The drawings which survive of Michelangelo’s architectural projects are made with chalk and pen and ink and often have figures superimposed over views of spaces. This leads me to propose that he was thinking about how the human figure perceives space and also how it appears in a space, whilst he was designing. For example, the façade drawings for the Porte Pia in Rome depict not only the material of the elevation, but also show a part of a leg striding out of the picture plane, through the gateway, towards the viewer. Micehlangelo’s twin concerns for scale and movement, are embedded in this moment of creativity. Similarly, the design of the library for the Medici library at San Lorenzo in Florence (also exhibited in Casa Buonarroti there ), transpose life size sketches of column profiles, actual views of staircases, sectional anatomical cuts through the building, fragments of limbs in movement with particular events unfurling in time. Michelangelo also drew faces in profile upon the profiles of columns, reflecting the importance of the figure in Humanist architecture as well as the emerging interest in the body as a model for meaning and communication of character . The massiveness of the stone, its thickness and weight is drawn as a shadow, a dense profile, the space surrounding it alive with the movement of limbs. In a crude structural analysis, the Pietra Serena stone columns of the library vestibule are recessed, rather than proud or disengaged from the walls, in order to bear the weight of the beams submerged beneath the ceiling surface above. They are bearing a load and this is expressed in the coiled spring of the brackets, which sit below the implied ground datum of the library floor height frieze. The stairway is set in a space of compression; it is small, very tall, with light only entering from above. The columns bear weight downwards and we make a corresponding movement upwards toward the light, away from the chthonic realm of matter and weight. The implication of a hierarchy suggests Michelangelo’s Neo-Platonism as well as his religious piety . The library and its enlightening books are set above the darkness of the mundane life of the city. The staircase articulates this movement as a psychological shift also; we are led inexorably upwards, the architect drawing us towards the drama of the spatial and literary elucidation of the library.

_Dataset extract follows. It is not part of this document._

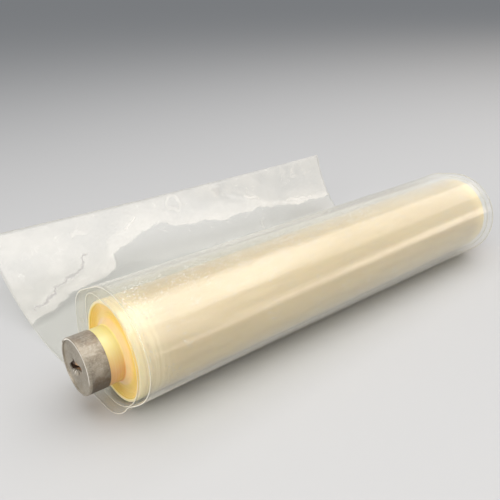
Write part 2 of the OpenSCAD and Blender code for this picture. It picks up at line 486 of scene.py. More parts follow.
def tailMarks(tree, coords, tail, across):
    # pale: painted highlights on the creases and the ring; dark: painted shade on the fold and in the second
    # dent
    place = joinXYZ(tree, calc(tree, "MULTIPLY", across, marks["wide"]),
                    calc(tree, "MULTIPLY", tail, marks["reach"]))
    wander = addNode(tree, "ShaderNodeTexNoise", {
        "Vector": coords, "Scale": marks["wanderScale"], "Detail": 2.0}).outputs["Color"]
    wander = vectorCalc(tree, "SUBTRACT", wander, (0.5, 0.5, 0.5))
    place = vectorCalc(tree, "ADD", place, vectorCalc(tree, "SCALE", wander, scale=marks["wander"]))
    place = vectorCalc(tree, "MULTIPLY", place, (1, 1, 0))

    def drawn(lines, width):
        nearest = smallest(tree, [lineDistance(tree, place, line) for line in lines])
        return smoothStep(tree, nearest, width, 0.0)

    pale, dark = drawn(marks["creases"], marks["creaseWidth"]), drawn(marks["folds"], marks["foldWidth"])
    faint = smoothStep(tree, noiseOn(tree, coords, *marks["faintNoise"]), 0.38, 0.62, 0.15, 1.0)
    fromRing, fromShadedDent = (vectorCalc(tree, "DISTANCE", place, flatPlace(spot))
                            for spot in marks["dents"][:2])
    offLine = calc(tree, "ABSOLUTE", calc(tree, "SUBTRACT", fromRing, marks["ringRadius"]))
    ring = smoothStep(tree, offLine, *marks["ringLine"])
    dentShade = smoothStep(tree, fromShadedDent, *marks["dentShade"])
    pale = calc(tree, "MAXIMUM", calc(tree, "MULTIPLY", pale, faint), ring)
    dark = calc(tree, "MAXIMUM", dark, dentShade)
    isTail = calc(tree, "GREATER_THAN", tail, 0.02)
    return calc(tree, "MULTIPLY", pale, isTail), calc(tree, "MULTIPLY", dark, isTail)


def dustSpecks(tree, coords, isLooseEnd):
    # close together along the top of the slack turns, in small groups elsewhere
    chance = noiseOn(tree, coords, *clearLook["groups"])
    if not isLooseEnd:
        onTop = smoothStep(tree, splitXYZ(tree, coords)[2], *clearLook["topSpan"])
        chance = calc(tree, "MULTIPLY_ADD", onTop, clearLook["topDust"], chance)
    cells = addNode(tree, "ShaderNodeTexVoronoi", {"Vector": coords, "Scale": clearLook["speckScale"]})
    speck = smoothStep(tree, cells.outputs["Distance"], *clearLook["speckSize"])
    return calc(tree, "MULTIPLY", speck, smoothStep(tree, chance, *clearLook["groupEdge"]))


def clearFilmMaterial(name, isLooseEnd):
    look = clearLook
    material, tree, output = newMaterial(name)
    coords = objectCoords(tree)
    # reflectance of one wall, the same from inside as from outside
    facing = addNode(tree, "ShaderNodeLayerWeight", {"Blend": 0.5}).outputs["Facing"]
    mirror = calc(tree, "MULTIPLY_ADD", calc(tree, "POWER", facing, 5.0), *look["mirror"], clamp=True)
    ripples = noiseOn(tree, objectCoords(tree, stretch=(0.4, 1, 1)), *look["ripple"])
    normal = bumpFrom(tree, ripples, *look["rippleBump"])
    if isLooseEnd:
        tail = addNode(tree, "ShaderNodeAttribute", attribute_name="tail").outputs["Fac"]
        across = addNode(tree, "ShaderNodeAttribute", attribute_name="across").outputs["Fac"]
        pale, dark = tailMarks(tree, coords, tail, across)
        # on the loose end: painted reflection on its raised part, painted highlights on the creases and the
        # ring, painted shade on the fold and the second dent
        veil = calc(tree, "MULTIPLY_ADD", tailReflection(tree, coords, tail, across), look["paintedReflection"], look["clean"])
        veil = calc(tree, "MULTIPLY_ADD", pale, look["creaseHighlight"], veil)
        veil = calc(tree, "MULTIPLY_ADD", dark, look["foldVeil"], veil)
        colour = mixColours(tree, calc(tree, "MULTIPLY", dark, look["foldShade"]), look["veil"], look["fold"])
        normal = bumpFrom(tree, calc(tree, "ADD", pale, dark), *look["markBump"], normal)
    else:
        slant = calc(tree, "MULTIPLY", calc(tree, "POWER", facing, 3.0), look["grazing"])
        veil = calc(tree, "ADD", slant, look["turns"] + look["clean"])
        colour = (*look["veil"], 1.0)
    specks = dustSpecks(tree, coords, isLooseEnd)
    veil = calc(tree, "MULTIPLY_ADD", specks, look["speckVeil"], veil, clamp=True)

    clear = addNode(tree, "ShaderNodeBsdfTransparent", {"Color": (*look["passed"], 1.0)})
    dusty = addNode(tree, "ShaderNodeBsdfDiffuse", {"Color": colour})
    shine = addNode(tree, "ShaderNodeBsdfGlossy", {
        "Color": (1, 1, 1, 1), "Roughness": look["rough"], "Normal": normal})
    body = addNode(tree, "ShaderNodeMixShader", {0: veil, 1: clear.outputs[0], 2: dusty.outputs[0]})
    whole = addNode(tree, "ShaderNodeMixShader", {0: mirror, 1: body.outputs[0], 2: shine.outputs[0]})
    tree.links.new(whole.outputs[0], output.inputs[0])
    return material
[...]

A drawing of the reading booths not only shows a figure seated, reading, but also, drawn on the same paper we see a hand drawn turning a page. The space a body takes up is cast as the form of the architecture; architecture the presence of human absence, a residue of movement, the setting for life.

In rejecting the means of representation of earlier Humanist architects, Michelangelo formulated a modern aesthetic sensitivity to the act of creativity as a spontaneous and memorial whole to which nothing has to be added ‘to make it better… Unity consists in act’ . The act of drawing revealed the power of the mind to see in matter the immanence of forms, the presence and emergence of ideas. Michelangelo expressed this Neo-Platonic passivity simultaneously with a celebration of the compulsion to imagine forms within things: ‘No block of marble but it does not hide/ the concept living in the artist’s mind-/ pursuing it inside that form, he’ll guide/ his hand to shape what reason has defined’ . As an anti-theory, or call to the creative contingency of human responses to situations; Michelangelo’s comments upon architectural composition expose the academic reproduction of prototypes to the modern critique of originality, autonomy and individual virtuosity on the one hand, and the potency of place, action and situation on the other. His drawings are records of action and thought. Extemporary performances of imagination and skill combining a material sensibility with care for the appearance of things inherent in the ways things come into Being. Michelangelos’ drawings suggest that how we do something enables what we do to occur. Drawing simultaneously records and reveals the correspondence between speaking and doing, making and imagining, things and ideas, imagination and time, materiality and the immaterial; “Only Fire Forges Iron.”